Stored data

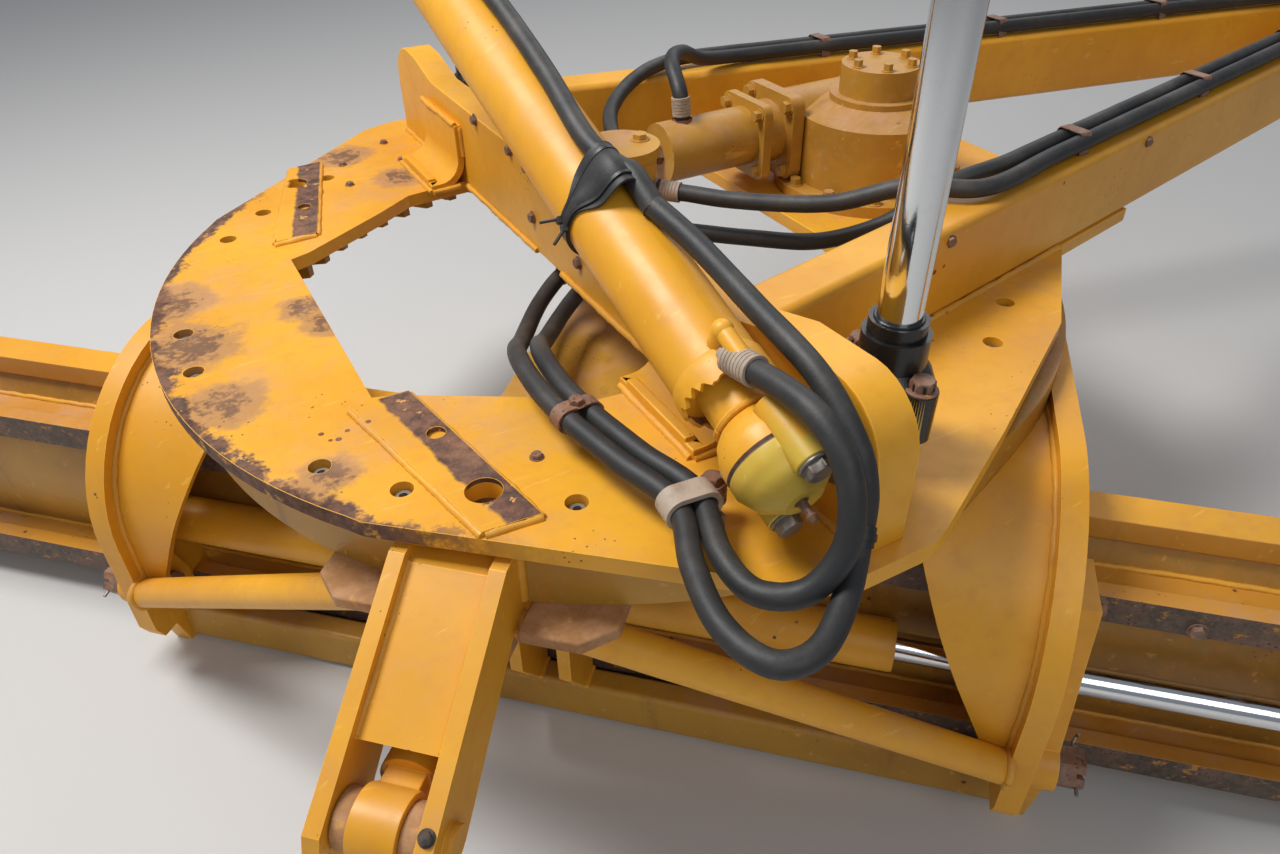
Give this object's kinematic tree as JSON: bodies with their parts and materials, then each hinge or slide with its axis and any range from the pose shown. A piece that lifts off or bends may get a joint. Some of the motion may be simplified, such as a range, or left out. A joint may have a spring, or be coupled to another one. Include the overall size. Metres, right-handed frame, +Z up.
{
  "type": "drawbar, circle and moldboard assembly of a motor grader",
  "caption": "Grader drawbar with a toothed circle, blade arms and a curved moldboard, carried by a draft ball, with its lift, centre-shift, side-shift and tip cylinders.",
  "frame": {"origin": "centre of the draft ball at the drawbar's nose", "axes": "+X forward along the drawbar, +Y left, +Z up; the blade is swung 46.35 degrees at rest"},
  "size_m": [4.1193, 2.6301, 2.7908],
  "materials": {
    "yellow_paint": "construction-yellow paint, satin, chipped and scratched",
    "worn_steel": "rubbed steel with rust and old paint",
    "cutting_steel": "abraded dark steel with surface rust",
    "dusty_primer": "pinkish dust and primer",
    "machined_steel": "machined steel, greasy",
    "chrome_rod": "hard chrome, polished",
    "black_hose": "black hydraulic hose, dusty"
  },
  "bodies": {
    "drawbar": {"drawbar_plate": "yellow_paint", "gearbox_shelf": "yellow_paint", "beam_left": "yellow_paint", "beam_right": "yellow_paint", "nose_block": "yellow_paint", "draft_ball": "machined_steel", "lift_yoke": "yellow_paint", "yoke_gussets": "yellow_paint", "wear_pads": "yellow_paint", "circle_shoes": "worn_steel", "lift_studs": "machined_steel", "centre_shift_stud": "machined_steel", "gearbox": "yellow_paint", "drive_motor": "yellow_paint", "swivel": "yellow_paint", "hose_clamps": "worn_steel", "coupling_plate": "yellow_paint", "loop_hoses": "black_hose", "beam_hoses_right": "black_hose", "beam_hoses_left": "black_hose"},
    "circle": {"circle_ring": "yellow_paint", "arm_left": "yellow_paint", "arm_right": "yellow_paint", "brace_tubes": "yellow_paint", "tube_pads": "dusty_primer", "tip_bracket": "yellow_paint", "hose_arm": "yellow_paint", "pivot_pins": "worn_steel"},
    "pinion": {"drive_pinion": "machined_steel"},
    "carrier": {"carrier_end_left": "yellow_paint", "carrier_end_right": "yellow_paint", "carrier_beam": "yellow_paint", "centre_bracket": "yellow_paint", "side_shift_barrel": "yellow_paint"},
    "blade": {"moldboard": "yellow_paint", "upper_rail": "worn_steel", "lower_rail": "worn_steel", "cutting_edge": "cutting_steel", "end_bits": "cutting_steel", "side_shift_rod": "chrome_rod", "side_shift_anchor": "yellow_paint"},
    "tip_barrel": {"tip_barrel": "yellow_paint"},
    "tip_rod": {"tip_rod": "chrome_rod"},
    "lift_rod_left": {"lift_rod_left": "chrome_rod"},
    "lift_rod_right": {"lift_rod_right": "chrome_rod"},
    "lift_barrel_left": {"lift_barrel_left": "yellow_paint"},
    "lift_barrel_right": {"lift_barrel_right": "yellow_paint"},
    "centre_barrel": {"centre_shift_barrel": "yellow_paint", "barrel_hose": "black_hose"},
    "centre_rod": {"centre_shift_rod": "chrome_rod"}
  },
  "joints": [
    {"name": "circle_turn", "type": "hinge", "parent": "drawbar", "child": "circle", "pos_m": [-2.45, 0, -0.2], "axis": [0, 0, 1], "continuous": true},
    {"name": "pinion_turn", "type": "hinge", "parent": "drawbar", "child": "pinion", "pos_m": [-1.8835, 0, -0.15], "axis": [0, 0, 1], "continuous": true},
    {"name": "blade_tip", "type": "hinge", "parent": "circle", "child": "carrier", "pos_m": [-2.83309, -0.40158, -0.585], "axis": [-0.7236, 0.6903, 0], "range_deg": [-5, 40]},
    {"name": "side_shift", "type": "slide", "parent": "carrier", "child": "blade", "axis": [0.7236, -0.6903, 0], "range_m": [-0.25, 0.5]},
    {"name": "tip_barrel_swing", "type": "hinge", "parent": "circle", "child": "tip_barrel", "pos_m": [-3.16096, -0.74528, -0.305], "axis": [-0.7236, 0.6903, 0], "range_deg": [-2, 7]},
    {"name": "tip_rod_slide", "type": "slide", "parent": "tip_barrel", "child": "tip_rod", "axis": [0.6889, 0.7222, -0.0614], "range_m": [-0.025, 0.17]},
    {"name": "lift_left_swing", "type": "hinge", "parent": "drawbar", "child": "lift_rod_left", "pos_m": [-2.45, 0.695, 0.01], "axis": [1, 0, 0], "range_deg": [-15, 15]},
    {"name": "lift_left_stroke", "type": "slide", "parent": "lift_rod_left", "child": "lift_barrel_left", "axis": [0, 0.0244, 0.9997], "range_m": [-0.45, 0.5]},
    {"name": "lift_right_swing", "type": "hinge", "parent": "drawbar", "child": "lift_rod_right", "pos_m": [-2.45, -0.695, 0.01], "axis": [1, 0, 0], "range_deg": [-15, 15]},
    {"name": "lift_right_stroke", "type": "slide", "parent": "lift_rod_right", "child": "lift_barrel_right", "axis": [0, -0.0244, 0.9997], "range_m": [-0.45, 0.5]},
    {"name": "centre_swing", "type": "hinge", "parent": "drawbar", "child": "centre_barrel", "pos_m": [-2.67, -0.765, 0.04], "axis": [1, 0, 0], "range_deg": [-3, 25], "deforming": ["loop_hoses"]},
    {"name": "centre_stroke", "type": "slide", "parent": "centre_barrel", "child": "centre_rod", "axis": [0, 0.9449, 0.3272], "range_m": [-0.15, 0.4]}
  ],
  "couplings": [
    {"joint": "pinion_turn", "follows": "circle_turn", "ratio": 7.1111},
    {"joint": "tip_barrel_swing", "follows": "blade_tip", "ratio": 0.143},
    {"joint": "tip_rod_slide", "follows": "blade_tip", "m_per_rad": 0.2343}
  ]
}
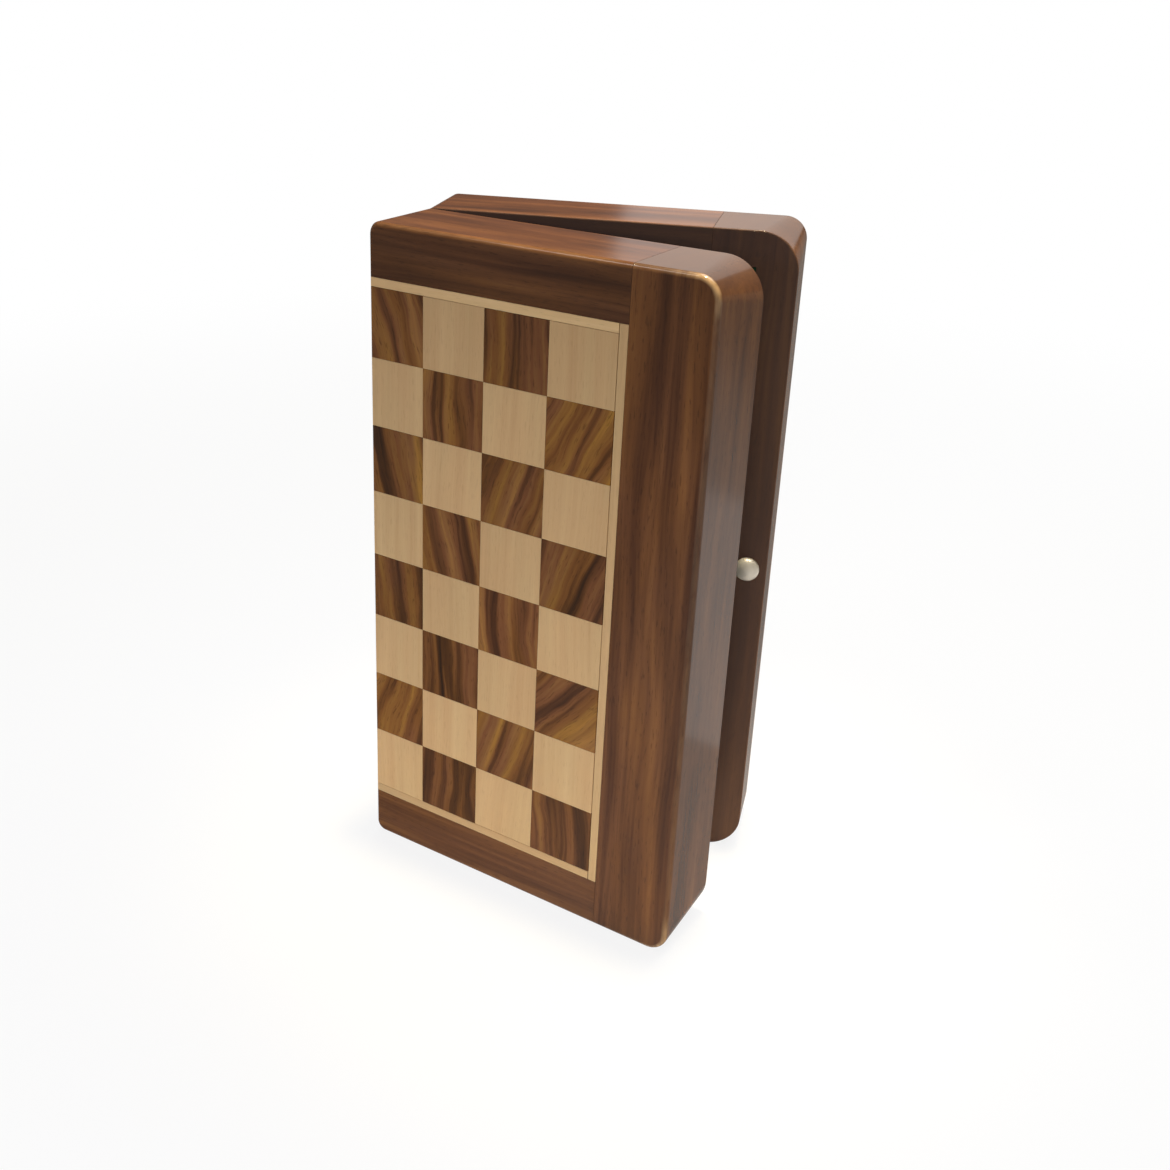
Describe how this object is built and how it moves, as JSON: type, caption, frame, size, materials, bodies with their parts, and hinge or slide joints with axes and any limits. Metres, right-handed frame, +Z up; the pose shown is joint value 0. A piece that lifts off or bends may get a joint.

TASK
Output each record precisely as given.

THE COMPLETED TASK
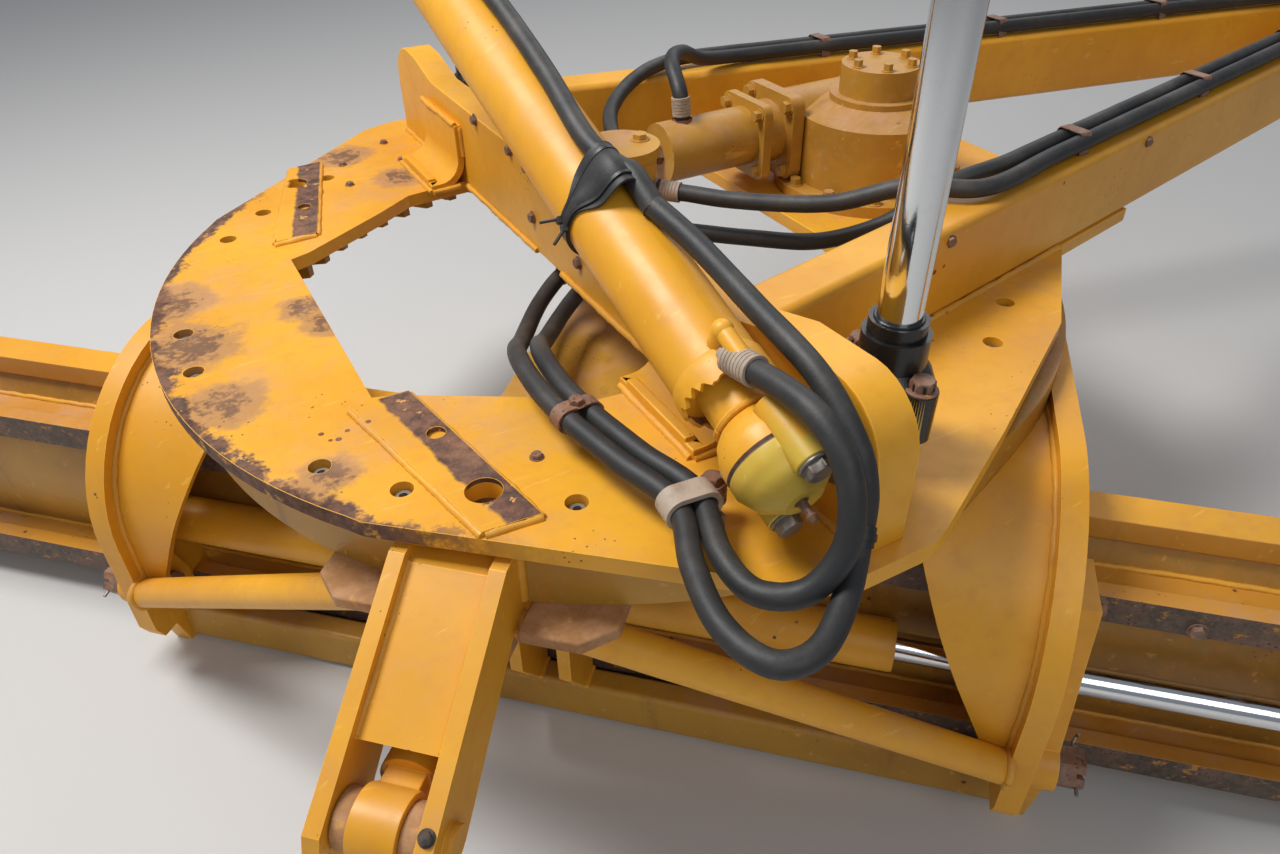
Give this object's kinematic tree as JSON: bodies with their parts and materials, then each hinge or slide with its axis and any range from the pose shown. A piece that lifts off or bends may get a joint. Some of the motion may be simplified, such as a range, or left out. A joint may have a spring, or be coupled to another one. Include the overall size. Metres, right-handed frame, +Z up.
{
  "type": "drawbar, circle and moldboard assembly of a motor grader",
  "caption": "Grader drawbar with a toothed circle, blade arms and a curved moldboard, carried by a draft ball, with its lift, centre-shift, side-shift and tip cylinders.",
  "frame": {"origin": "centre of the draft ball at the drawbar's nose", "axes": "+X forward along the drawbar, +Y left, +Z up; the blade is swung 46.35 degrees at rest"},
  "size_m": [4.1193, 2.6301, 2.7908],
  "materials": {
    "yellow_paint": "construction-yellow paint, satin, chipped and scratched",
    "worn_steel": "rubbed steel with rust and old paint",
    "cutting_steel": "abraded dark steel with surface rust",
    "dusty_primer": "pinkish dust and primer",
    "machined_steel": "machined steel, greasy",
    "chrome_rod": "hard chrome, polished",
    "black_hose": "black hydraulic hose, dusty"
  },
  "bodies": {
    "drawbar": {"drawbar_plate": "yellow_paint", "gearbox_shelf": "yellow_paint", "beam_left": "yellow_paint", "beam_right": "yellow_paint", "nose_block": "yellow_paint", "draft_ball": "machined_steel", "lift_yoke": "yellow_paint", "yoke_gussets": "yellow_paint", "wear_pads": "yellow_paint", "circle_shoes": "worn_steel", "lift_studs": "machined_steel", "centre_shift_stud": "machined_steel", "gearbox": "yellow_paint", "drive_motor": "yellow_paint", "swivel": "yellow_paint", "hose_clamps": "worn_steel", "coupling_plate": "yellow_paint", "loop_hoses": "black_hose", "beam_hoses_right": "black_hose", "beam_hoses_left": "black_hose"},
    "circle": {"circle_ring": "yellow_paint", "arm_left": "yellow_paint", "arm_right": "yellow_paint", "brace_tubes": "yellow_paint", "tube_pads": "dusty_primer", "tip_bracket": "yellow_paint", "hose_arm": "yellow_paint", "pivot_pins": "worn_steel"},
    "pinion": {"drive_pinion": "machined_steel"},
    "carrier": {"carrier_end_left": "yellow_paint", "carrier_end_right": "yellow_paint", "carrier_beam": "yellow_paint", "centre_bracket": "yellow_paint", "side_shift_barrel": "yellow_paint"},
    "blade": {"moldboard": "yellow_paint", "upper_rail": "worn_steel", "lower_rail": "worn_steel", "cutting_edge": "cutting_steel", "end_bits": "cutting_steel", "side_shift_rod": "chrome_rod", "side_shift_anchor": "yellow_paint"},
    "tip_barrel": {"tip_barrel": "yellow_paint"},
    "tip_rod": {"tip_rod": "chrome_rod"},
    "lift_rod_left": {"lift_rod_left": "chrome_rod"},
    "lift_rod_right": {"lift_rod_right": "chrome_rod"},
    "lift_barrel_left": {"lift_barrel_left": "yellow_paint"},
    "lift_barrel_right": {"lift_barrel_right": "yellow_paint"},
    "centre_barrel": {"centre_shift_barrel": "yellow_paint", "barrel_hose": "black_hose"},
    "centre_rod": {"centre_shift_rod": "chrome_rod"}
  },
  "joints": [
    {"name": "circle_turn", "type": "hinge", "parent": "drawbar", "child": "circle", "pos_m": [-2.45, 0, -0.2], "axis": [0, 0, 1], "continuous": true},
    {"name": "pinion_turn", "type": "hinge", "parent": "drawbar", "child": "pinion", "pos_m": [-1.8835, 0, -0.15], "axis": [0, 0, 1], "continuous": true},
    {"name": "blade_tip", "type": "hinge", "parent": "circle", "child": "carrier", "pos_m": [-2.83309, -0.40158, -0.585], "axis": [-0.7236, 0.6903, 0], "range_deg": [-5, 40]},
    {"name": "side_shift", "type": "slide", "parent": "carrier", "child": "blade", "axis": [0.7236, -0.6903, 0], "range_m": [-0.25, 0.5]},
    {"name": "tip_barrel_swing", "type": "hinge", "parent": "circle", "child": "tip_barrel", "pos_m": [-3.16096, -0.74528, -0.305], "axis": [-0.7236, 0.6903, 0], "range_deg": [-2, 7]},
    {"name": "tip_rod_slide", "type": "slide", "parent": "tip_barrel", "child": "tip_rod", "axis": [0.6889, 0.7222, -0.0614], "range_m": [-0.025, 0.17]},
    {"name": "lift_left_swing", "type": "hinge", "parent": "drawbar", "child": "lift_rod_left", "pos_m": [-2.45, 0.695, 0.01], "axis": [1, 0, 0], "range_deg": [-15, 15]},
    {"name": "lift_left_stroke", "type": "slide", "parent": "lift_rod_left", "child": "lift_barrel_left", "axis": [0, 0.0244, 0.9997], "range_m": [-0.45, 0.5]},
    {"name": "lift_right_swing", "type": "hinge", "parent": "drawbar", "child": "lift_rod_right", "pos_m": [-2.45, -0.695, 0.01], "axis": [1, 0, 0], "range_deg": [-15, 15]},
    {"name": "lift_right_stroke", "type": "slide", "parent": "lift_rod_right", "child": "lift_barrel_right", "axis": [0, -0.0244, 0.9997], "range_m": [-0.45, 0.5]},
    {"name": "centre_swing", "type": "hinge", "parent": "drawbar", "child": "centre_barrel", "pos_m": [-2.67, -0.765, 0.04], "axis": [1, 0, 0], "range_deg": [-3, 25], "deforming": ["loop_hoses"]},
    {"name": "centre_stroke", "type": "slide", "parent": "centre_barrel", "child": "centre_rod", "axis": [0, 0.9449, 0.3272], "range_m": [-0.15, 0.4]}
  ],
  "couplings": [
    {"joint": "pinion_turn", "follows": "circle_turn", "ratio": 7.1111},
    {"joint": "tip_barrel_swing", "follows": "blade_tip", "ratio": 0.143},
    {"joint": "tip_rod_slide", "follows": "blade_tip", "m_per_rad": 0.2343}
  ]
}
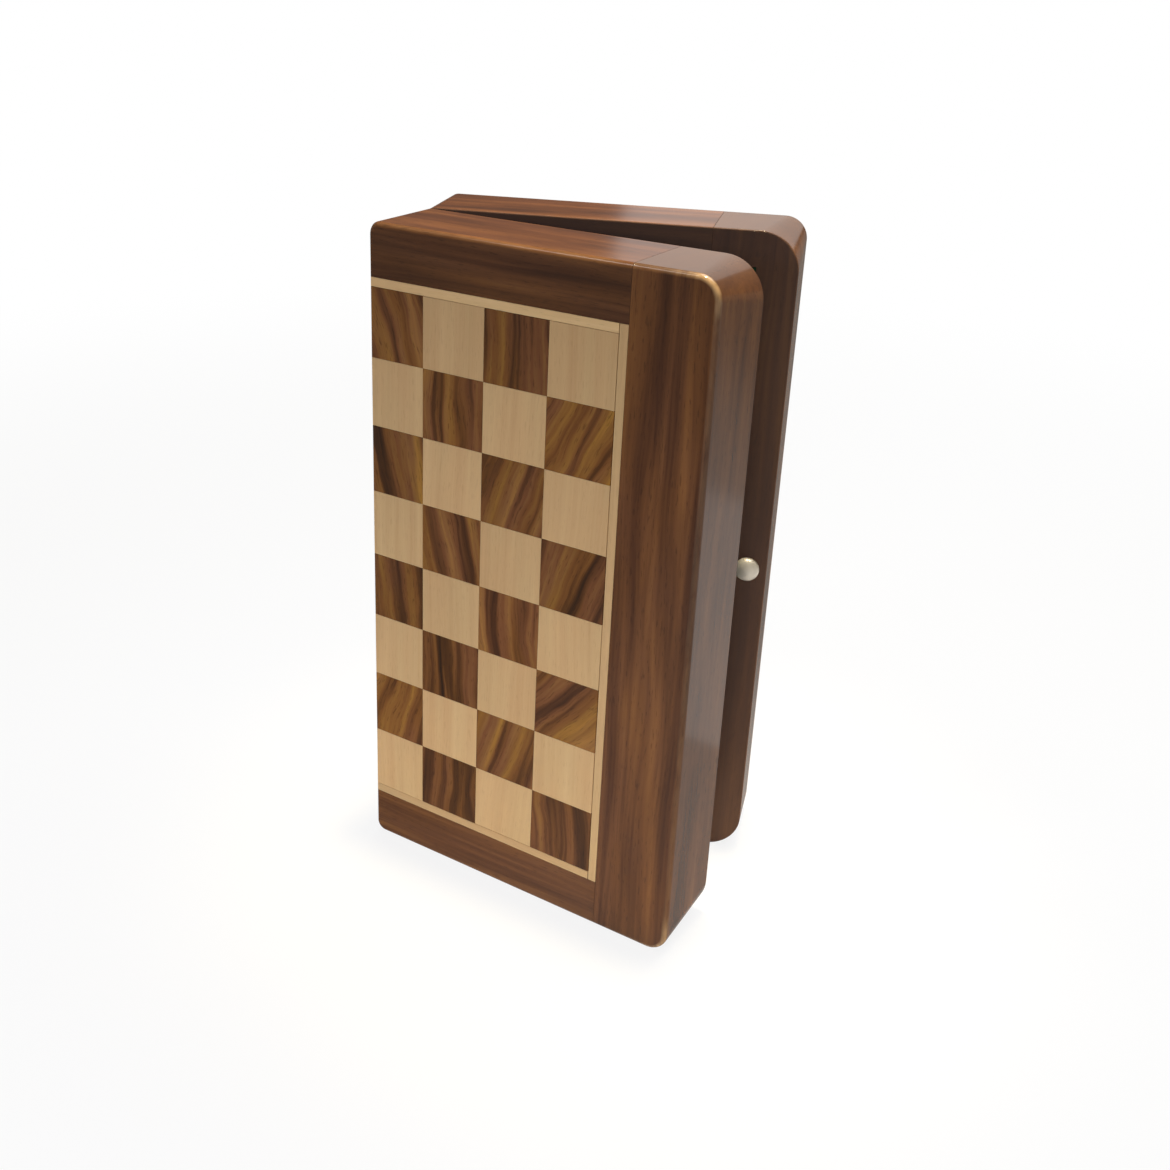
Describe how this object is built and how it moves, as JSON: type, caption, frame, size, materials, bodies with their parts, and hinge or slide joints with axes and any limits. Metres, right-handed frame, +Z up; the pose shown is joint value 0. A piece that lifts off or bends may get a joint.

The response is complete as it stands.